There is a fifth Hoke book, of course. The second one he wrote, and was persuaded not to publish, for which we should all be grateful. There are echoes of it in the third one. I haven't read it (only available as a bootleg xerox, and that with difficulty, the estate has forbidden its publication). It's oddly reminiscent of the final Harlem Detective novel of Chester Himes, that he also opted not to publish, which I also have not read. Maybe someday. Perhaps all truly complex writers have within them a certain impulse for self-immolation.

There is, for me, a certain fascination in the five writers collected in the Library of America anthology of 1950's crime fiction. Thompson, Himes, Highsmith, Goodis, and Willeford. Whoever put that anthology together knew their business.
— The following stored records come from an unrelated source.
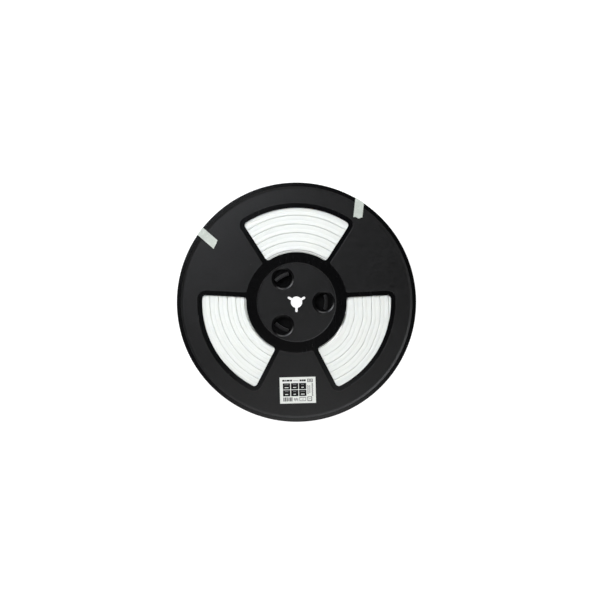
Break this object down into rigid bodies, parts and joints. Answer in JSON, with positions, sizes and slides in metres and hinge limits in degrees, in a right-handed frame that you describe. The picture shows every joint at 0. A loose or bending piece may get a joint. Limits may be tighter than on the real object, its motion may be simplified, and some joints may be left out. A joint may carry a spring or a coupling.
{
  "type": "reel of led neon flex",
  "caption": "Flat plastic snap-together reel holding a wound coil of white silicone neon flex light, with paper tape over its edge and a label.",
  "frame": {"origin": "on the reel's axis, at the level of the lowest tape run, with the reel lying flat on its back flange", "axes": "+Z along the reel's axis out of the front flange, +Y away from the label towards the top window, +X to the right as seen from the front"},
  "size_m": [0.33, 0.33, 0.0213],
  "materials": {
    "reel_plastic": "fine textured matte black, with smooth satin rings and ledges",
    "flex_silicone": "satin translucent white silicone",
    "lead_jacket": "satin white cable jacket",
    "paper_tape": "creped off-white paper masking tape",
    "label_paper": "printed white label stock"
  },
  "bodies": {
    "root": {"reel_half_front": "reel_plastic", "reel_half_back": "reel_plastic", "neon_flex_coil": "flex_silicone", "lead_wire": "lead_jacket", "tape_strip_left": "paper_tape", "tape_strip_right": "paper_tape", "paper_label": "label_paper"}
  },
  "joints": []
}
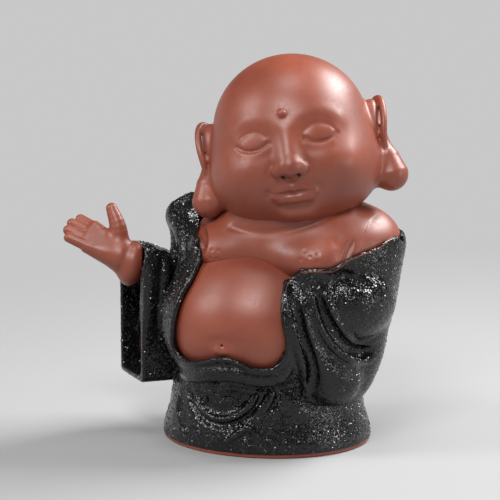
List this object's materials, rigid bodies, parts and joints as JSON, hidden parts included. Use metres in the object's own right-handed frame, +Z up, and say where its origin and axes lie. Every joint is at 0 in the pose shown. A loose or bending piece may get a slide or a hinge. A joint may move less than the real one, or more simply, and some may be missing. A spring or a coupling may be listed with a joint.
{
  "type": "incense burner",
  "caption": "Two-tone clay laughing-monk incense burner: a hollow robed figure that lifts off a base plate with an ash dish and cone stand.",
  "frame": {"origin": "centre of the flat underside of the base plate", "axes": "+Z up, the figure looks along -Y, +X to the figure's left hand side"},
  "size_m": [0.1031, 0.0648, 0.1168],
  "materials": {
    "red_clay": "unglazed fine red-brown clay, burnished to a satin",
    "black_glaze": "black glaze, semi-gloss, fine pitted texture",
    "brass": "spun brass, satin"
  },
  "bodies": {
    "base": {"base_plate": "red_clay"},
    "figure": {"belly": "red_clay", "chest": "red_clay", "head": "red_clay", "right_ear": "red_clay", "left_ear": "red_clay", "forehead_bead": "red_clay", "right_hand": "red_clay", "skirt": "black_glaze", "front_apron": "black_glaze", "robe_back": "black_glaze", "waist_roll": "black_glaze", "right_lapel": "black_glaze", "left_lapel": "black_glaze", "right_collar": "black_glaze", "right_sleeve": "black_glaze", "left_sleeve": "black_glaze"},
    "dish": {"ash_dish": "brass"},
    "holder": {"cone_holder": "brass"}
  },
  "joints": [
    {"name": "figure_lift", "type": "slide", "parent": "base", "child": "figure", "axis": [0, 0, 1], "range_m": [0, 0.04]},
    {"name": "dish_lift", "type": "slide", "parent": "base", "child": "dish", "axis": [0, 0, 1], "range_m": [0, 0.012]},
    {"name": "holder_lift", "type": "slide", "parent": "dish", "child": "holder", "axis": [0, 0, 1], "range_m": [0, 0.01]}
  ]
}
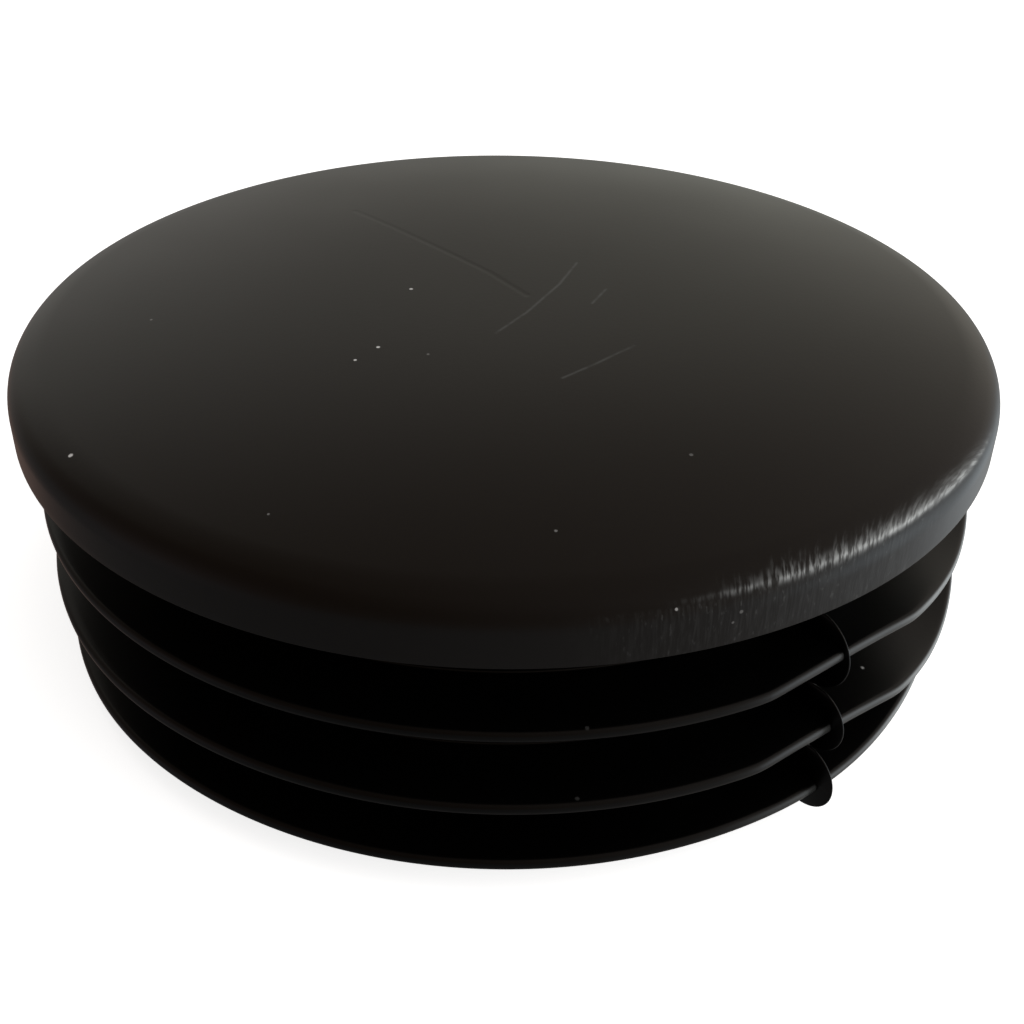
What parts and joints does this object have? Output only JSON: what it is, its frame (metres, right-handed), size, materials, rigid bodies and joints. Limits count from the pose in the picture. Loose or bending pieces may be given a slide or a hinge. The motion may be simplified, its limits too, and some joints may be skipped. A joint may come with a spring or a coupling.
{
  "type": "round tube end cap",
  "caption": "Domed insert cap that closes the end of a round tube: the head seats on the tube's end and thin flexible fins on a hollow stem grip the bore.",
  "frame": {"origin": "centre of the stem's open lower rim, on the cap's axis, where the cap rests", "axes": "+Z along the cap's axis from the open stem up through the domed head; the mould's parting plane holds +Z and stands 51.6 degrees clockwise from +X, seen from above"},
  "size_m": [0.076, 0.076, 0.0288],
  "materials": {
    "black_polyethylene": "satin moulded black polyethylene with a fine grain, scuffed on one stretch of the crown"
  },
  "bodies": {
    "root": {"tube_end_cap": "black_polyethylene"}
  },
  "joints": []
}
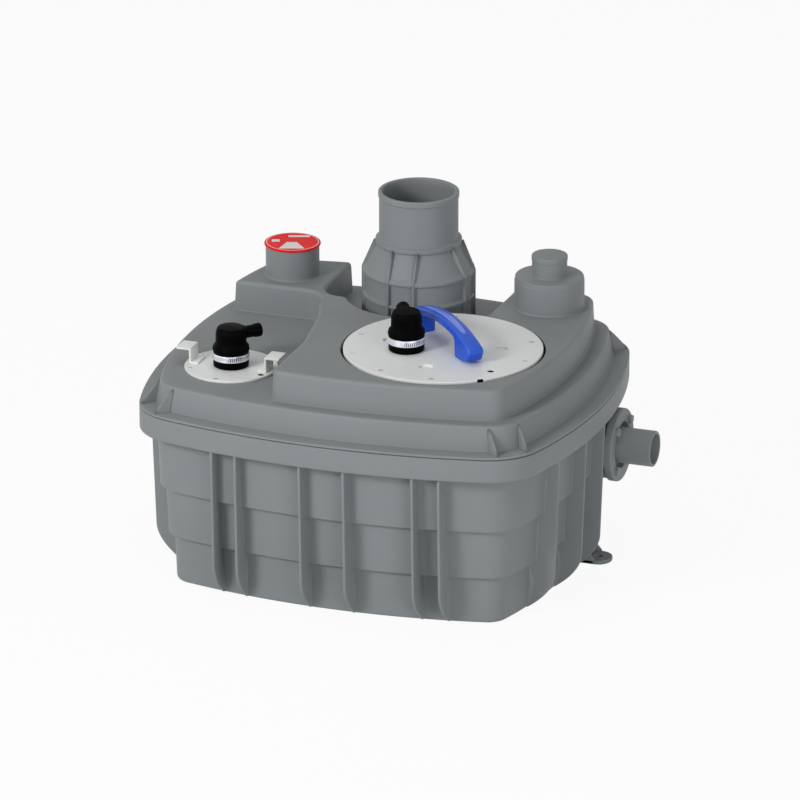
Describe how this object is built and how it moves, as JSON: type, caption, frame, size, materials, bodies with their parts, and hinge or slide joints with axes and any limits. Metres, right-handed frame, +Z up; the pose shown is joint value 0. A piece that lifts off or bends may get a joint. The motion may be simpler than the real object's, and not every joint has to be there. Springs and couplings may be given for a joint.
{
  "type": "sewage lifting station",
  "caption": "Plastic sewage lifting tank with stepped lid, inlet tower, vent, side discharge port, lift-out pump and level sensor.",
  "frame": {"origin": "centre of the tank's flat underside, on the floor", "axes": "+Z up; +X towards the discharge port, along the tank's long side; +Y towards the inlet tower at the back"},
  "size_m": [0.679, 0.565, 0.486],
  "materials": {
    "tank_grey": "moulded, satin",
    "plate_white": "moulded, satin",
    "rubber_black": "moulded",
    "cap_red": "printed top",
    "handle_blue": "moulded, satin",
    "steel": "plain",
    "cast_iron": "coated",
    "sensor_grey": "moulded",
    "copper_wire": "lacquered"
  },
  "bodies": {
    "station": {"tank": "tank_grey", "lid": "tank_grey", "inlet_tower": "tank_grey", "inlet_seal": "rubber_black", "motor_plate": "plate_white", "motor_plate_seal": "rubber_black", "motor_plate_screws": "steel", "lifting_handle": "handle_blue", "handle_screws": "steel", "motor_boot": "rubber_black", "motor_boot_clamp": "steel", "sensor_plate": "plate_white", "sensor_plate_seal": "rubber_black", "sensor_plate_screws": "steel", "left_lifting_grip": "plate_white", "right_lifting_grip": "plate_white", "sensor_boot": "rubber_black", "sensor_boot_clamp": "steel", "clamp_screws": "steel", "dip_tube": "plate_white", "level_sensor": "sensor_grey", "discharge_flange": "tank_grey", "flange_gasket": "rubber_black", "flange_bolts": "steel", "check_valve_body": "cast_iron", "hinge_pin": "steel", "riser_pipe": "tank_grey", "outlet_sleeve": "rubber_black", "pump_casing": "cast_iron", "suction_cover": "cast_iron", "suction_screws": "steel", "shaft_seal": "rubber_black", "motor_housing": "cast_iron", "housing_bolts": "steel", "lower_bearing": "steel", "upper_bearing": "steel", "stator": "steel", "stator_windings": "copper_wire", "motor_top_cover": "cast_iron", "top_cover_bolts": "steel", "hanger_columns": "steel", "column_bolts": "steel", "column_nuts": "steel"},
    "pump_rotor": {"impeller": "cast_iron", "impeller_nut": "steel", "pump_shaft": "steel", "rotor_core": "steel", "lower_bearing_inner": "steel", "upper_bearing_inner": "steel"},
    "valve_flap": {"valve_flap": "steel"},
    "vent_cap": {"vent_cap": "cap_red"}
  },
  "joints": [
    {"name": "pump_spin", "type": "hinge", "parent": "station", "child": "pump_rotor", "pos_m": [0.107, -0.0695, 0.2], "axis": [0, 0, 1], "continuous": true},
    {"name": "flap_swing", "type": "hinge", "parent": "station", "child": "valve_flap", "pos_m": [0.212, 0.0795, 0.195], "axis": [0, -1, 0], "range_deg": [0, 50]},
    {"name": "vent_cap_lift", "type": "slide", "parent": "station", "child": "vent_cap", "axis": [0, 0, 1], "range_m": [0, 0.15]}
  ]
}
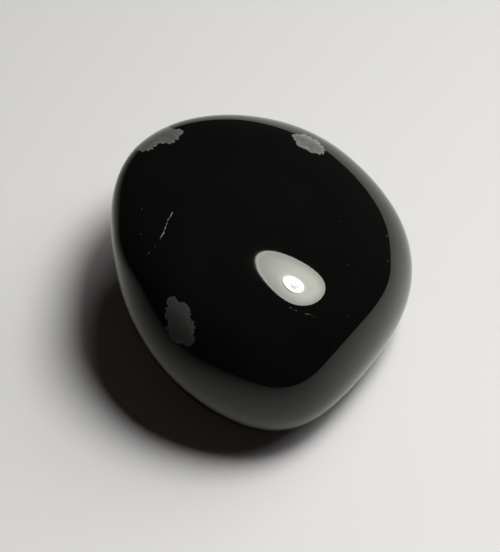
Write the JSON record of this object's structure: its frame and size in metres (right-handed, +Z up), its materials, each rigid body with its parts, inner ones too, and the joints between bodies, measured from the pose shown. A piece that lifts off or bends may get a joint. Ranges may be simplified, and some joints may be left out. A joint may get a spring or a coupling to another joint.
{
  "type": "snowflake obsidian tumbled stone",
  "caption": "Rounded, mirror-polished pebble of black volcanic glass with soft worn faces, pale grey mineral snowflakes in the surface, resting on a small worn flat.",
  "frame": {"origin": "Bottom centre of the stone's box, on the surface it lies on.", "axes": "+Z up, out of the surface it lies on, along the shortest extent; +Y along the longest extent; +X across the stone."},
  "size_m": [0.0278, 0.0308, 0.0155],
  "materials": {
    "polished_obsidian": "tumbled to a mirror polish; black glass with grey snowflake spots of slightly duller shine"
  },
  "bodies": {
    "root": {"obsidian_stone": "polished_obsidian"}
  },
  "joints": []
}
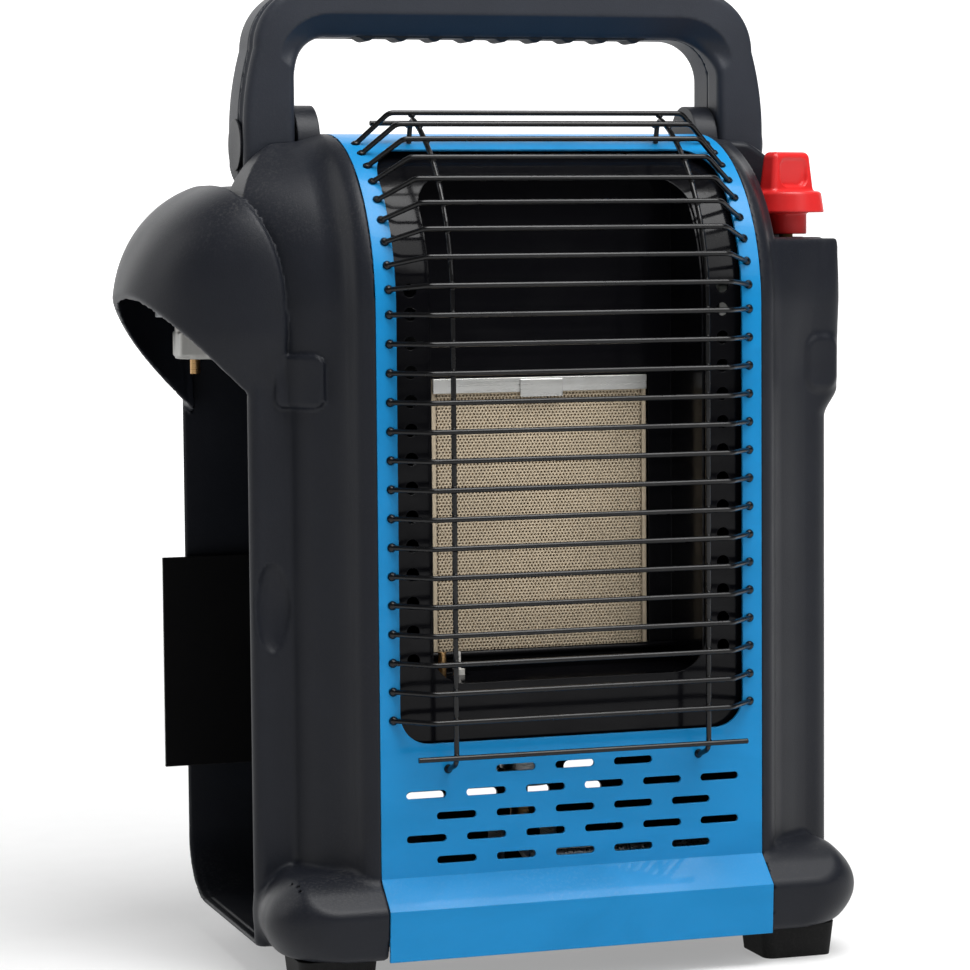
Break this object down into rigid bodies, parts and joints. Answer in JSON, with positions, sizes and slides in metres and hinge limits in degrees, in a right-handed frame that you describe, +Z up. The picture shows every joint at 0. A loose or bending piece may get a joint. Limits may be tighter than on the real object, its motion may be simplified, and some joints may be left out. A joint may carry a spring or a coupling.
{
  "type": "portable propane heater",
  "caption": "Portable radiant propane heater: ceramic burner behind a wire grille in a blue steel front, charcoal side shells, open cylinder bay with swivel regulator, and a folding handle.",
  "frame": {"origin": "middle of the heater's bottom, on the surface it stands on", "axes": "+X to the heater's own view from the front's right, where the control knob is; +Y to the back; +Z up"},
  "size_m": [0.2912, 0.181, 0.3947],
  "materials": {
    "blue_enamel": "gloss",
    "charcoal_plastic": "fine grained matte",
    "black_plastic": "matte",
    "black_steel": "matte",
    "black_enamel": "gloss",
    "black_wire": "semi-gloss",
    "bright_steel": "satin",
    "cast_zinc": "as cast",
    "aluminium_tube": "drawn",
    "brass": "turned",
    "ceramic_tile": "porous matte",
    "white_ceramic": "matte",
    "gasket_fibre": "fibrous",
    "rubber": "matte",
    "soft_grip": "matte",
    "red_plastic": "semi-gloss"
  },
  "bodies": {
    "housing": {"front_panel": "blue_enamel", "left_side_shell": "charcoal_plastic", "right_side_shell": "charcoal_plastic", "regulator_hood": "charcoal_plastic", "rear_cover": "charcoal_plastic", "base_pan": "black_steel", "rubber_feet": "rubber", "grille_front_bars": "black_wire", "grille_top_bars": "black_wire", "grille_uprights": "black_wire", "grille_straight_wires": "black_wire", "firebox_frame": "black_enamel", "reflector": "black_enamel", "firebox_apron": "black_enamel", "top_heat_shield": "bright_steel", "burner_tile": "ceramic_tile", "tile_gasket": "gasket_fibre", "burner_plenum": "bright_steel", "venturi_tube": "bright_steel", "gas_orifice": "brass", "orifice_bracket": "bright_steel", "tile_retainer": "bright_steel", "bay_liner": "black_steel", "cylinder_bracket": "black_steel", "left_handle_lug": "charcoal_plastic", "right_handle_lug": "charcoal_plastic", "handle_pivot_pins": "bright_steel", "gas_valve": "cast_zinc", "piezo_igniter": "black_plastic", "valve_bracket": "bright_steel", "swivel_union": "brass", "swivel_mount": "black_plastic", "supply_tube": "bright_steel", "burner_tube": "aluminium_tube", "pilot_tube": "aluminium_tube", "pilot_burner": "brass", "thermocouple": "brass", "spark_electrode": "white_ceramic", "pilot_bracket": "bright_steel", "tip_over_switch": "black_plastic", "rear_cover_screws": "bright_steel", "base_screws": "bright_steel"},
    "handle": {"handle_front_shell": "charcoal_plastic", "handle_rear_shell": "charcoal_plastic", "handle_grip": "soft_grip", "handle_pivot_caps": "charcoal_plastic", "handle_screws": "bright_steel"},
    "valve_stem": {"valve_stem": "brass"},
    "knob": {"control_knob": "red_plastic"},
    "regulator": {"regulator_body": "cast_zinc", "regulator_nut": "bright_steel", "inlet_seal": "rubber", "depressor_pin": "brass", "regulator_vent_cap": "black_plastic", "bleed_nipple": "brass"}
  },
  "joints": [
    {"name": "handle_fold", "type": "hinge", "parent": "housing", "child": "handle", "pos_m": [0, 0.01175, 0.331], "axis": [-1, 0, 0], "range_deg": [0, 65]},
    {"name": "knob_turn", "type": "hinge", "parent": "housing", "child": "valve_stem", "pos_m": [0.12792, -0.02825, 0.3], "axis": [0, 0, 1], "range_deg": [0, 200]},
    {"name": "knob_push", "type": "slide", "parent": "valve_stem", "child": "knob", "axis": [0, 0, -1], "range_m": [0, 0.004], "stiffness_N_per_m": 600, "springref_m": -0.002},
    {"name": "regulator_swing", "type": "hinge", "parent": "housing", "child": "regulator", "pos_m": [-0.10759, 0.01375, 0.278], "axis": [0, 1, 0], "range_deg": [0, 40]}
  ]
}
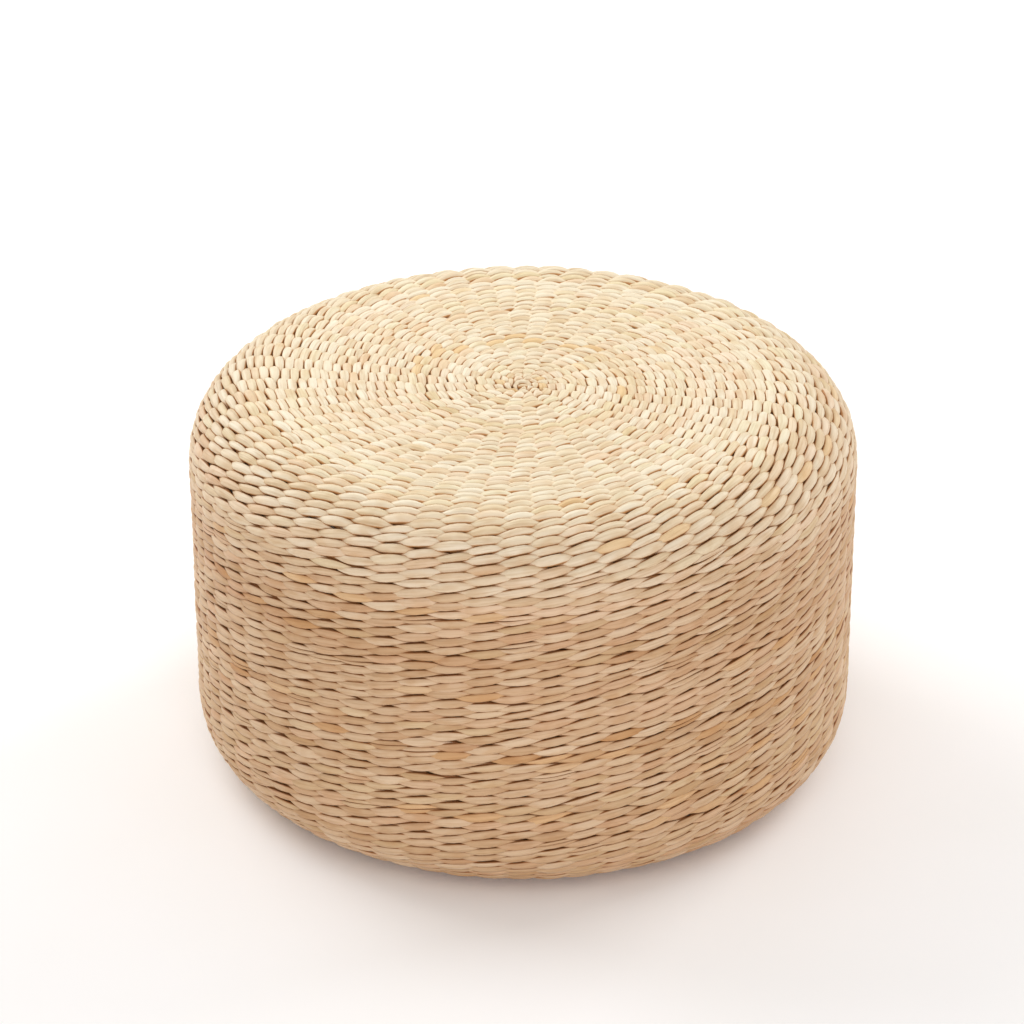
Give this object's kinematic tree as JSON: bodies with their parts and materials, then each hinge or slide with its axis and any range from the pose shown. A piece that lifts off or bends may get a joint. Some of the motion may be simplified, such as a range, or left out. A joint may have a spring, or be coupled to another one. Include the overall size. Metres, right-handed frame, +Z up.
{
  "type": "straw floor seat",
  "caption": "Round drum-shaped floor seat with a twined straw cover over straw stakes, packed with a soft pad on firm boards",
  "frame": {"origin": "centre of the resting face under the seat", "axes": "+Z up along the drum's axis, +X and +Y level; the drum looks the same from every side"},
  "size_m": [0.4, 0.4, 0.24],
  "materials": {
    "top_straw": "plump twined straw, cream, satin",
    "wall_straw": "flat twined straw, tan, satin",
    "stake_straw": "twisted straw, darker tan, matte",
    "liner_cloth": "tan non-woven cloth, matte",
    "soft_foam": "open-cell foam, matte",
    "firm_foam": "expanded foam board, matte"
  },
  "bodies": {
    "root": {"centre_knot": "top_straw", "top_weave": "top_straw", "shoulder_weave": "top_straw", "wall_weave": "wall_straw", "border_braid": "wall_straw", "base_weave": "wall_straw", "base_knot": "wall_straw", "long_stakes": "stake_straw", "added_stakes_1": "stake_straw", "added_stakes_2": "stake_straw", "added_stakes_3": "stake_straw", "added_stakes_4": "stake_straw", "base_stakes": "stake_straw", "liner": "liner_cloth", "seat_pad": "soft_foam", "core_board_1": "firm_foam", "core_board_2": "firm_foam", "core_board_3": "firm_foam"}
  },
  "joints": []
}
pattinase (abbott) said...

Keep meaning to read Himes. Have at least tried the others.

Chris said...

A lot of his books aren't crime fiction. He started out writing in a similar vein to Richard Wright, Ralph Ellison, James Baldwin, etc.

However, the American literary establishment was only going to pay serious attention to one or two black writers at a time. The slots were already filled. Himes wasn't getting any traction, in spite of some prominent champions.

So living in France, he got an offer to write "Policiers," and he turned out to have a real knack for it. As is the case with a lot of series characters, Grave Digger and Coffin Ed start out as supporting characters in the first book, but they kept coming back, for a total of eight. (Plus the last one that wasn't published in Himes' lifetime). The books, true to their name, all take place pretty much entirely within the boundaries of Harlem.

Nine crime novels isn't very prolific, by the standards of this genre (22 books total, including his two volume memoirs)--but he has no superiors in it. It can be questioned whether he has equals. As Westlake once put it, "The only Sixties mysteries with any merit at all were written in the Fifties by Chester Himes." Westlake wrote at least half of his best novels in the 60's. So that's a very large statement to make. Granted, this was in a mock-interview he conducted of his various pseudonyms, so it needn't be taken 100% literally. Still quite sincere in the compliment being given.

Willeford also admired the hell out of Himes. And Patricia Highsmith knew him socially, from a time they both lived in an artists' retreat. I would not go so far as to say they were friends. Neither was easy to get along with. A lot of jagged edges sticking out.

What they all had in common was that they took a genre meant for light entertainment, and kept finding ways to expand on it. While still being damned entertaining.